The strong stay afloat and the weak sink to the bottom until the water is littered with their bodies. If swimming isn’t your thing: best find yourself a boat and grab hold of something sturdy. Don’t spend too much time looking down at the water, just steal the occasional furtive glance. Stare too long and you might just notice things floating below the surface, kicking and stroking like hell, wriggling desperately through inert bodies tangled together like sea weed, struggling to break into the air, striving for the surface but never quite making it and screaming out silently in long chains of bubbles. You won’t forget that kind of thing even though you would very much like to.
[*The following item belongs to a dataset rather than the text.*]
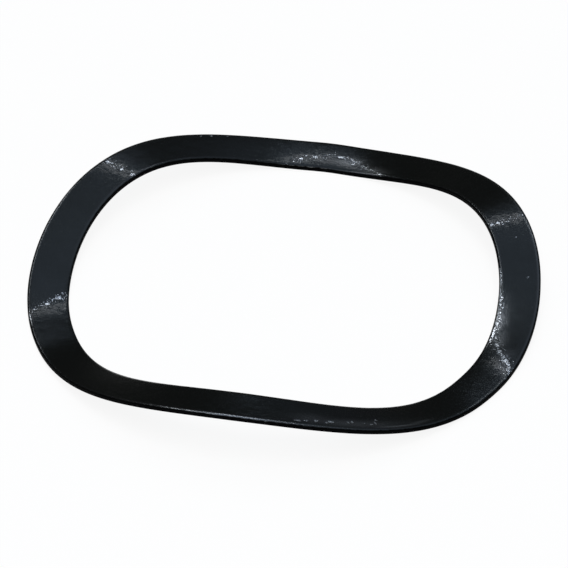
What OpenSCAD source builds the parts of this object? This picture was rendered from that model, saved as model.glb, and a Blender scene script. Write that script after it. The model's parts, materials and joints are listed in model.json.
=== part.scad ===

Among other things, it will most certainly ruin your Friday night.

We found them a place to stay that was sort of clean, sort of warm, and maybe served a bit of food. It was like throwing water wings to two people stuck in a whirl-pool. Then, we said our goodbyes. Job done, time to punch the clock and head home to warm houses, hot dinners, soft beds, friends, families.
"Are you leaving?" Maicol looked at me like "leaving" was not something that a friend did.
"I’ve got to go, buddy, so take care of yourself and take care of your mom."
Stinky Mike straightened up and squared his shoulders, nodding seriously as if taking orders from a commanding officer.
"Hopefully, I’ll see you soon," I said, lying because it was the only acceptable option.
"Hasta pronto, amigo."
I gave him a hug.
"Hasta pronto, amigo."

When I got home, I stayed in the shower and scrubbed till the water ran cold and my skin went numb. Then I went to the bar and swilled Cuba Libres until my face went numb. Sometimes there is no up side – no way to spin something positive. But there is always rum. Adrift on hostile seas, when faith and love and hope and even God are in short supply, rum will keep you afloat. Yo, ho, ho. Drink up, my friend, then raise your glass high: a toast to all those who weren’t as lucky.